Of course, writing a Mary Sue isn't likely to be a deliberate attempt to write about the complexities of charisma. As I said, it's more likely to be an attempt to experience the benefits of charisma from within. In real life, charisma is a difficult trick to pull off and requires intense self-belief; in fiction, the easiest method is not solely to dial up the power of your Mary Sue but - which is easier - to reduce the power of everyone else. (As I point out in the essay on Jimmy Porter, you can see Osborne doing it.) This, of course, tends to lead to a weaker story, which is one of the reasons why Mary Sue is an unpopular character: her presence renders those around her boring.

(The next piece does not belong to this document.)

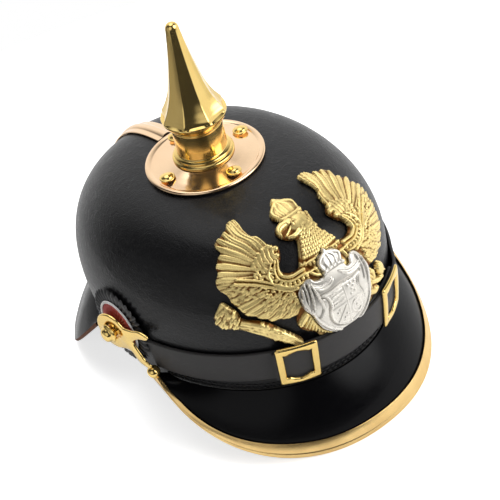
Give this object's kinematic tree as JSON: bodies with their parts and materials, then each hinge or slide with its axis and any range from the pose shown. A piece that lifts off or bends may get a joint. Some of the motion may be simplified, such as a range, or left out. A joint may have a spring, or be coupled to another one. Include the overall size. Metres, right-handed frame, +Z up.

As, of course, is any story that isn't well done. The more I think of it, the more I incline to the view that Mary Sue is less a problem because there's nobody like that, and more a problem because she's an inaccurate portrait of people like that.

Comments:
"In real life, charisma is a difficult trick to pull off and requires intense self-belief; in fiction, the easiest method is not solely to dial up the power of your Mary Sue but - which is easier - to reduce the power of everyone else. (As I point out in the essay on Jimmy Porter, you can see Osborne doing it.)"
The same thing happens in theater: One actor is giving a much bigger/more intense/more colorful performance than anyone else, so the director tells the actor to dial it down, when pushing everyone to the same level usually works better (but it's harder).
-Fraser
 
An interesting take on Mary Sues. I would argue that a major difference between a Mary Sue and a person with a great deal of charisma is this: when faced with a challenge, a Mary Sue almost always solves it with relative ease. On the other hand, a person with charisma will have difficulty and failures, even if that person doesn't acknowledge or recognize them. An unreliable narrator would cover this difference, but I think it's one of the defining characteristics of a Mary Sue, and a realistically depicted super-charistmatic-dude/ette wouldn't have that.